Thingvellir sits on the fissure zone created by the Mid-Atlantic Ridge, a 10,000-mile-long crack in the ocean floor caused by the separation of the North American and Eurasian tectonic plates. On this midsummer day in the year 1000, poised between Europe and America, Iceland was holding its 70th annual parliament. The 36 chieftains (representing the 12 local assemblies) were in attendance, dwelling for the fortnight in booths built of imported timber, stone and turf, with householders and servants, musicians and bards, craftsmen and tradespeople crowded into tents. Presiding was Thorgeir, a pagan chieftain who held the office of law-speaker. It was his job to memorize the laws and recite them at the beginning of the Althing (All-Assembly). Sensing a violent confrontation between the Christian and heathen parties, Thorgeir lay down under his pelt cloak and said nothing for two days. When he rose again, speeches were made, a vote taken and the decision made without force: Icelanders were to be baptized and Christianity would become the public faith.
We drove out to Thingvellir, stopping along the way at roadsides marked by travelers’ cairns to scamper over acres of hardened lava flow carpeted with silvery lichen and springy moss; the feel of the ground underfoot kept changing from asphalt to sponge. Where the moss grew furry and golden, it was like walking on reindeer antlers. Steam rising from the ground reminded us how geothermally excitable this land is.
At Thingvellir, we walked through the great rift called Almannagja to the spot where the law-speaker stood. On the western side the rift forms a huge perpendicular cliff with lava pillars that look like rows of giants in council. On its eastern side, shorter troll-shaped cliffs form a pilgrim’s passageway. Our sons Andy and John went racing along, scrambling over the heads of the trolls and disappearing from time to time into small caves.
Standing where the New and Old Worlds meet, one imagines being here on that midsummer day in the year 1000, a mere 30 generations ago, and facing the question, “What do you think, are you willing to embrace this new religion? Of course, it will come with a price; eventually, you will have to give up your blood feuds and stop throwing unwanted infants into the sea.
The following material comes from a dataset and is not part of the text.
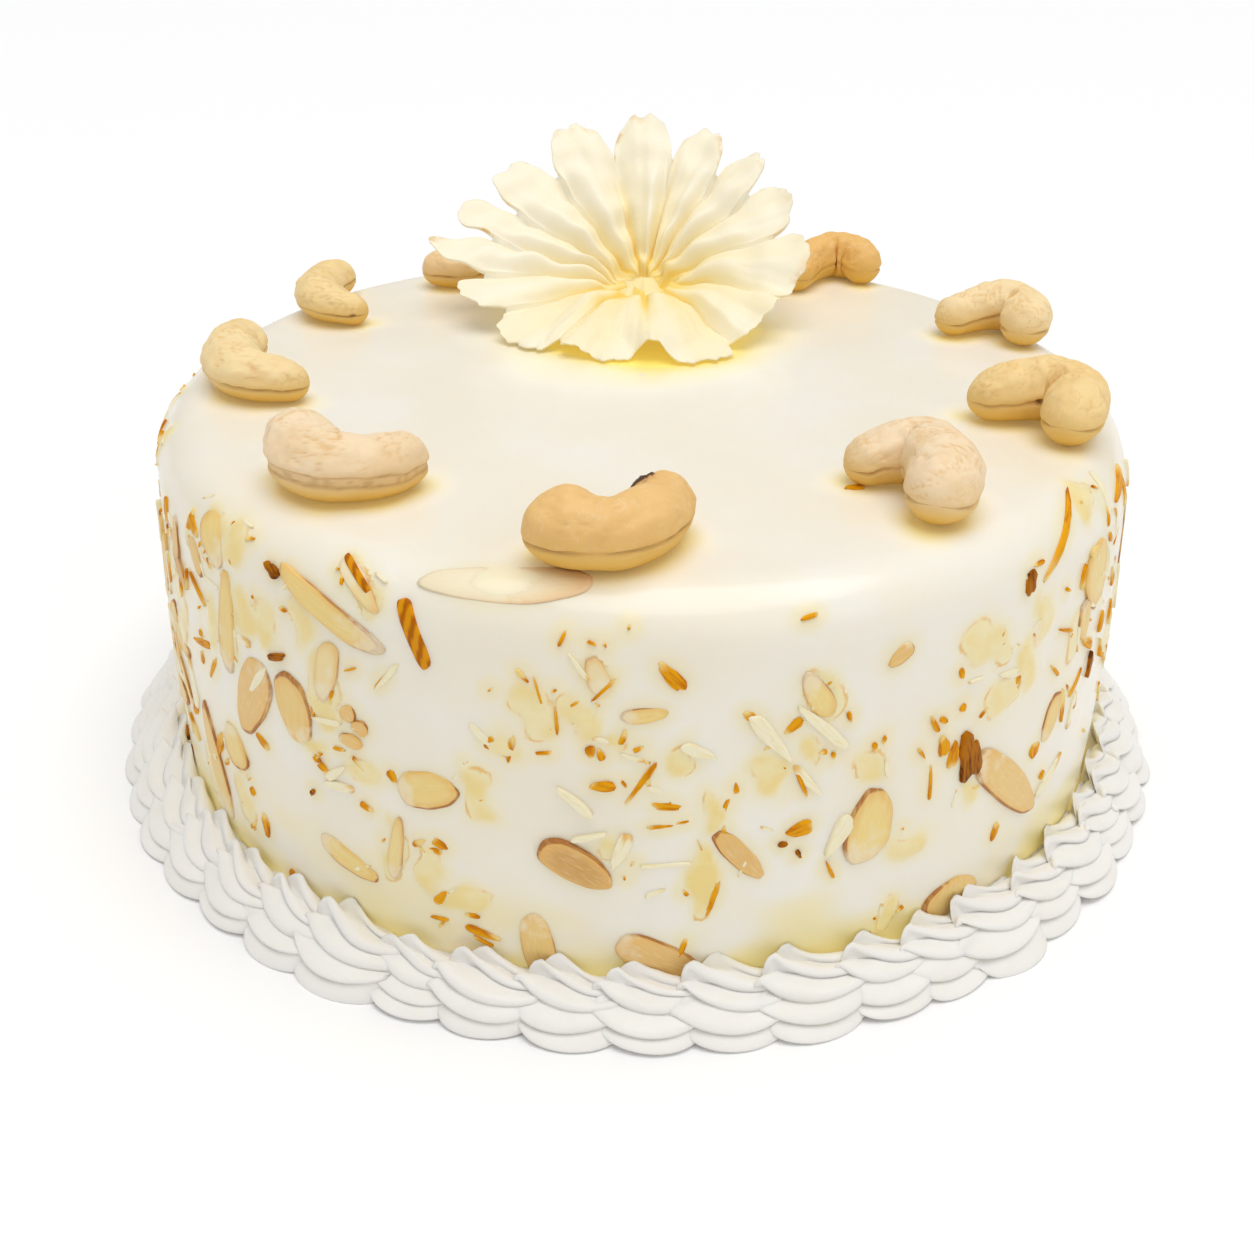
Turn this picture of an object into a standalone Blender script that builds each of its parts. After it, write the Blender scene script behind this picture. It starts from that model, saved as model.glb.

But it will bring you into the new world that is God’s kingdom.” From here it’s only another 30 generations back to the midsummer of Pentecost, the birthday of the church. And so the world begins again. As G. K. Chesterton says in The Everlasting Man, “The faith has not only often died but it has often died of old age. It has not only been often killed but it has often died a natural death; in the sense of coming to a natural and necessary end. . . . It ended and it began again.”